Hollywood critic Roger Ebert criticized: “I think this movie is corrupt from beginning to end. And one of the problems I had with it is that it makes a very definite political statement…There was a whole right-wing ideology that the picture itself doesn’t deserve.”

But Hollywood has no problem with movies that have a whole left-wing ideology.

“Can we even imagine a movie that is so left-wing Hollywood would have a problem with it? I mean, I can’t even think of a movie that would be too left-wing for Hollywood,” Amanda said.

She added, “That’s exactly what Hollywood thought of the whole thing. Way too patriotic.”

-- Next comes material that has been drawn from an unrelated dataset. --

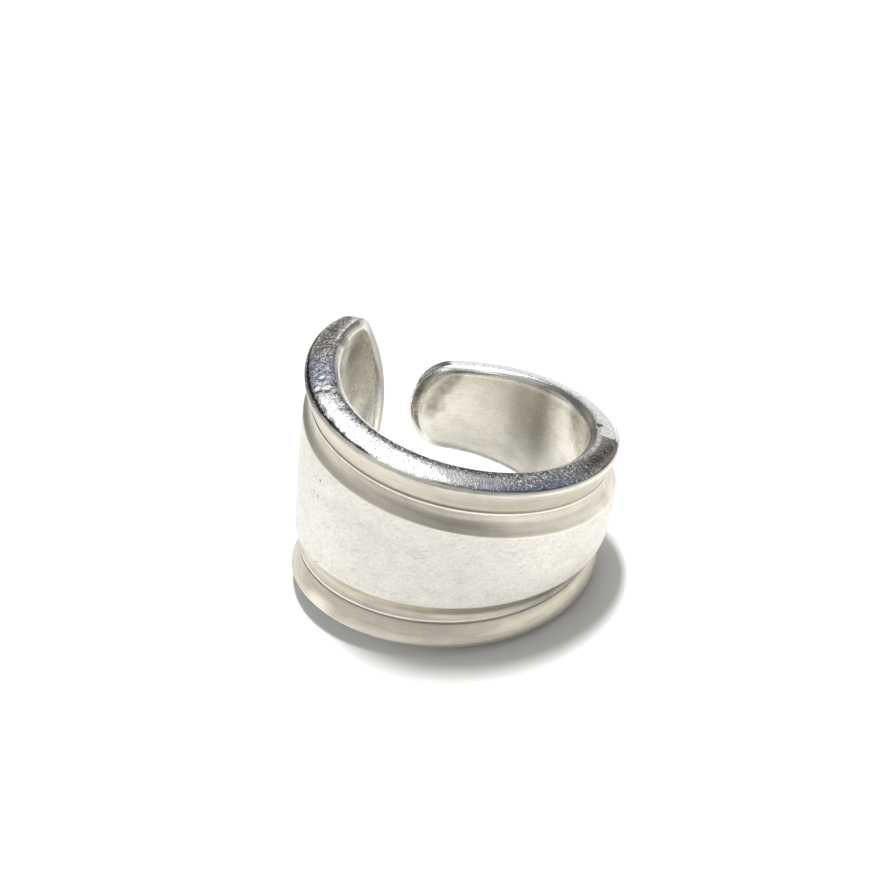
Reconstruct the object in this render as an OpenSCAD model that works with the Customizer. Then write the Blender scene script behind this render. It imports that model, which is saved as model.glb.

Foreign Policy wrote, “Neither the adulation on the right nor a critical analysis by the left truly does RED DAWN justice or comprehend its core message: that those under occupation have the right to fight back. This can be an uncomfortable message for Americans to swallow. Forty years after the film’s release, it has proved to be the Americans who went around the world as invading armies faced at times by teenagers who took arms in defense of their homes. Many don’t hear or understand the question, but Red Dawn continues to ask Americans: How would you like it if somebody did that to you?”

The Washington Examiner upheld the movie as a “misunderstood masterpiece.”

“Both sides missed the point of the RED DAWN,” The Washington Examiner said. “It is ultimately an anti-war film and all the more powerful because it makes its points subtly rather than blaring them out from the first scenes like the anti-Vietnam films of the 1970s and ’80s.”

In 2012, Dan Bradley directed a remake of RED DAWN, which earned a Teddy Bear Award®. In it, the Chinese are changed to North Koreans.

Amanda said she’s “under direct orders” not to view it. “None of us have even paid a dime to even glance at a frame of it.”

Her father also directed CONAN THE BARBARIAN and co-wrote APOCOLYPSE NOW.

In 2010, he had a stroke and “can’t speak as well as he used to,” Amanda informed Fox News. “He’s doing well…He is doing his thing. He is stable, happy.”